## START

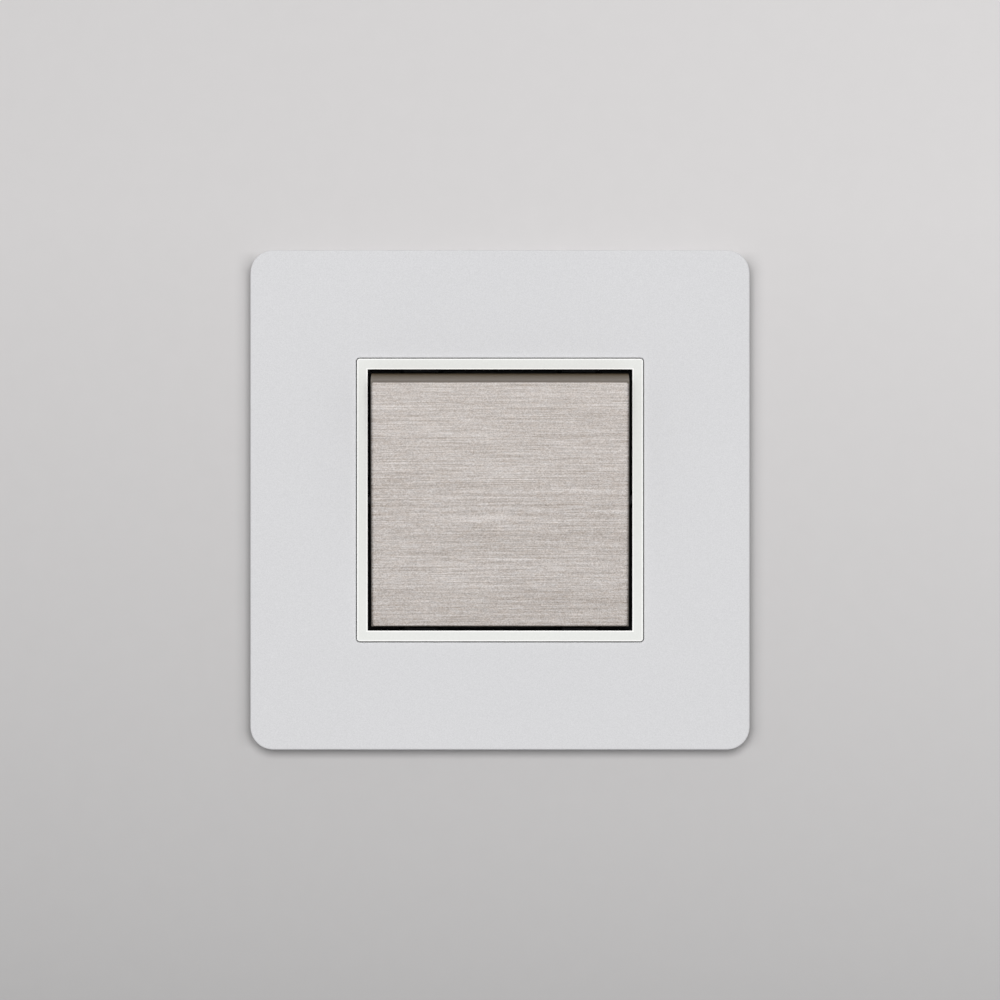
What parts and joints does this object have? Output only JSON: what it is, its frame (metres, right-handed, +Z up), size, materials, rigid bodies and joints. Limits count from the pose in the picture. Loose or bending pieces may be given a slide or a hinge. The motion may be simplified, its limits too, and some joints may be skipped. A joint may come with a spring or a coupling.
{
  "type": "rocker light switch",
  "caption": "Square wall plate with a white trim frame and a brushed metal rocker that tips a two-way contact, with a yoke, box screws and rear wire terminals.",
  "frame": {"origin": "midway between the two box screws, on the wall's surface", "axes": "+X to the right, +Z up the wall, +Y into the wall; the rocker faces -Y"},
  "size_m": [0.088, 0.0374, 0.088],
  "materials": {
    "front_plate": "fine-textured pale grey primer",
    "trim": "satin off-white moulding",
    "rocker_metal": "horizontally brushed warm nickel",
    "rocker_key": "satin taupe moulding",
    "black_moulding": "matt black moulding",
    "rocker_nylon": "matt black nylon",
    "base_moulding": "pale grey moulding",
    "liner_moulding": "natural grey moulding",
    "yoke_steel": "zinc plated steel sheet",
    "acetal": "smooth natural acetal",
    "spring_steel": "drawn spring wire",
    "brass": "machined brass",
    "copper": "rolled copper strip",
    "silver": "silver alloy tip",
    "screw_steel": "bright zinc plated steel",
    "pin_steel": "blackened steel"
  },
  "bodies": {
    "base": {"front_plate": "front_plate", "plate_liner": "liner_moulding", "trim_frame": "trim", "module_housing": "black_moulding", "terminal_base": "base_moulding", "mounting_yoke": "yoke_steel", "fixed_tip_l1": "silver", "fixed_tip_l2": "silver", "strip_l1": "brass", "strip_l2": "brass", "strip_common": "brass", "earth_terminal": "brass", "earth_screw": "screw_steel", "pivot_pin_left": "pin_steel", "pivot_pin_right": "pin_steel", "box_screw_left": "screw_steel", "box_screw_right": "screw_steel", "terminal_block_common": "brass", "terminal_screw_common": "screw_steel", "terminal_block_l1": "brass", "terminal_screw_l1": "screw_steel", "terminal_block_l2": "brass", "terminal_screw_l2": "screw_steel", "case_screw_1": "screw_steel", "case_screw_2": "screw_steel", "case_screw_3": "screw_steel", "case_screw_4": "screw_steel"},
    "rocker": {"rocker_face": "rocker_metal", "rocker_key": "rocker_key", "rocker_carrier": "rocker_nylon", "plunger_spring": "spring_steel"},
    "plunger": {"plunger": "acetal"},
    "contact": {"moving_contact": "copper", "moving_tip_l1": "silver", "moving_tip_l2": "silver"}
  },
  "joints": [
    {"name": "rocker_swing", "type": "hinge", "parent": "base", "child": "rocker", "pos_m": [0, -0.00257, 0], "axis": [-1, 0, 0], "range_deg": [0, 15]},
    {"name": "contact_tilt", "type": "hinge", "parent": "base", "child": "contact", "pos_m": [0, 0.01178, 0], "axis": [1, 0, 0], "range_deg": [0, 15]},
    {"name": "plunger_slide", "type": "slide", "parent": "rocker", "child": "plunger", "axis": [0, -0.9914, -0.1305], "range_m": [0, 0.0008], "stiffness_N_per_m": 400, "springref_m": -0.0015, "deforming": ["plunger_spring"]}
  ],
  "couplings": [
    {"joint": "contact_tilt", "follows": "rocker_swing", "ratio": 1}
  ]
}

## END

### What needs to be done
Show the data once more, exactly as it was written.

### Result of this task
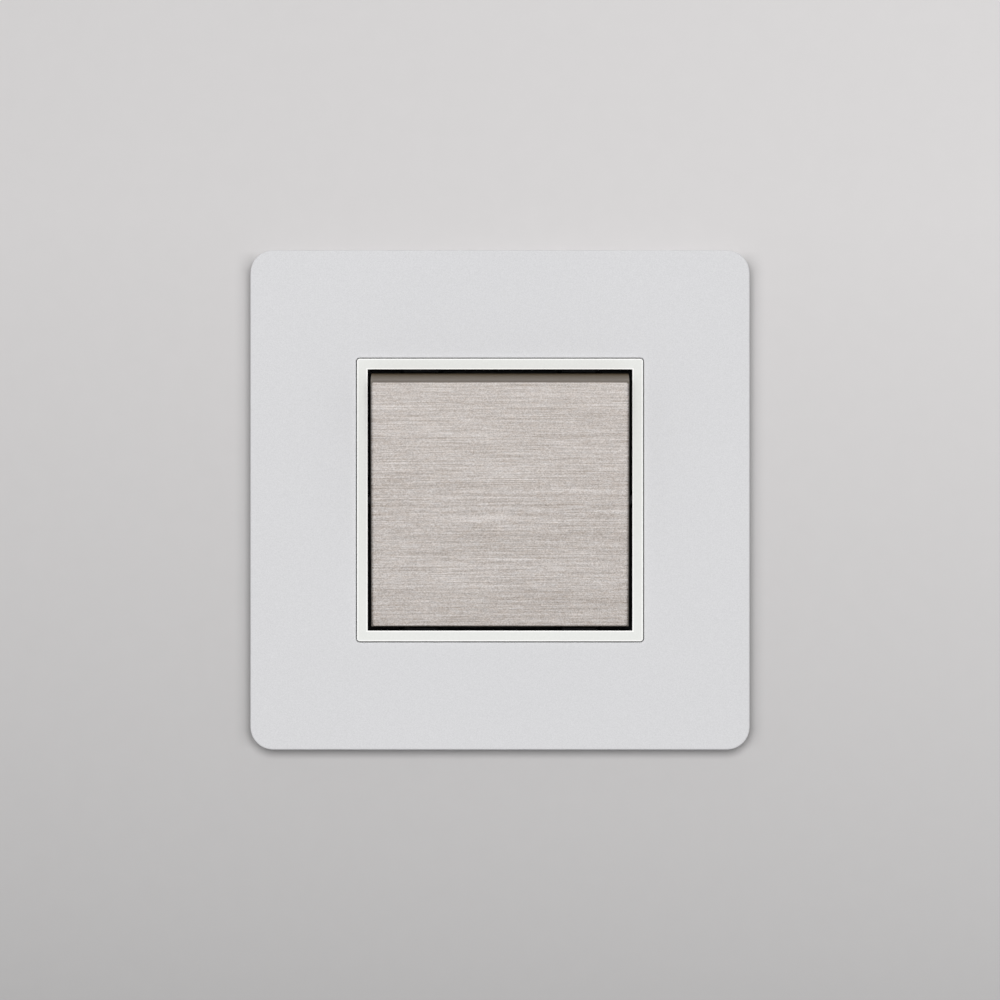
What parts and joints does this object have? Output only JSON: what it is, its frame (metres, right-handed, +Z up), size, materials, rigid bodies and joints. Limits count from the pose in the picture. Loose or bending pieces may be given a slide or a hinge. The motion may be simplified, its limits too, and some joints may be skipped. A joint may come with a spring or a coupling.
{
  "type": "rocker light switch",
  "caption": "Square wall plate with a white trim frame and a brushed metal rocker that tips a two-way contact, with a yoke, box screws and rear wire terminals.",
  "frame": {"origin": "midway between the two box screws, on the wall's surface", "axes": "+X to the right, +Z up the wall, +Y into the wall; the rocker faces -Y"},
  "size_m": [0.088, 0.0374, 0.088],
  "materials": {
    "front_plate": "fine-textured pale grey primer",
    "trim": "satin off-white moulding",
    "rocker_metal": "horizontally brushed warm nickel",
    "rocker_key": "satin taupe moulding",
    "black_moulding": "matt black moulding",
    "rocker_nylon": "matt black nylon",
    "base_moulding": "pale grey moulding",
    "liner_moulding": "natural grey moulding",
    "yoke_steel": "zinc plated steel sheet",
    "acetal": "smooth natural acetal",
    "spring_steel": "drawn spring wire",
    "brass": "machined brass",
    "copper": "rolled copper strip",
    "silver": "silver alloy tip",
    "screw_steel": "bright zinc plated steel",
    "pin_steel": "blackened steel"
  },
  "bodies": {
    "base": {"front_plate": "front_plate", "plate_liner": "liner_moulding", "trim_frame": "trim", "module_housing": "black_moulding", "terminal_base": "base_moulding", "mounting_yoke": "yoke_steel", "fixed_tip_l1": "silver", "fixed_tip_l2": "silver", "strip_l1": "brass", "strip_l2": "brass", "strip_common": "brass", "earth_terminal": "brass", "earth_screw": "screw_steel", "pivot_pin_left": "pin_steel", "pivot_pin_right": "pin_steel", "box_screw_left": "screw_steel", "box_screw_right": "screw_steel", "terminal_block_common": "brass", "terminal_screw_common": "screw_steel", "terminal_block_l1": "brass", "terminal_screw_l1": "screw_steel", "terminal_block_l2": "brass", "terminal_screw_l2": "screw_steel", "case_screw_1": "screw_steel", "case_screw_2": "screw_steel", "case_screw_3": "screw_steel", "case_screw_4": "screw_steel"},
    "rocker": {"rocker_face": "rocker_metal", "rocker_key": "rocker_key", "rocker_carrier": "rocker_nylon", "plunger_spring": "spring_steel"},
    "plunger": {"plunger": "acetal"},
    "contact": {"moving_contact": "copper", "moving_tip_l1": "silver", "moving_tip_l2": "silver"}
  },
  "joints": [
    {"name": "rocker_swing", "type": "hinge", "parent": "base", "child": "rocker", "pos_m": [0, -0.00257, 0], "axis": [-1, 0, 0], "range_deg": [0, 15]},
    {"name": "contact_tilt", "type": "hinge", "parent": "base", "child": "contact", "pos_m": [0, 0.01178, 0], "axis": [1, 0, 0], "range_deg": [0, 15]},
    {"name": "plunger_slide", "type": "slide", "parent": "rocker", "child": "plunger", "axis": [0, -0.9914, -0.1305], "range_m": [0, 0.0008], "stiffness_N_per_m": 400, "springref_m": -0.0015, "deforming": ["plunger_spring"]}
  ],
  "couplings": [
    {"joint": "contact_tilt", "follows": "rocker_swing", "ratio": 1}
  ]
}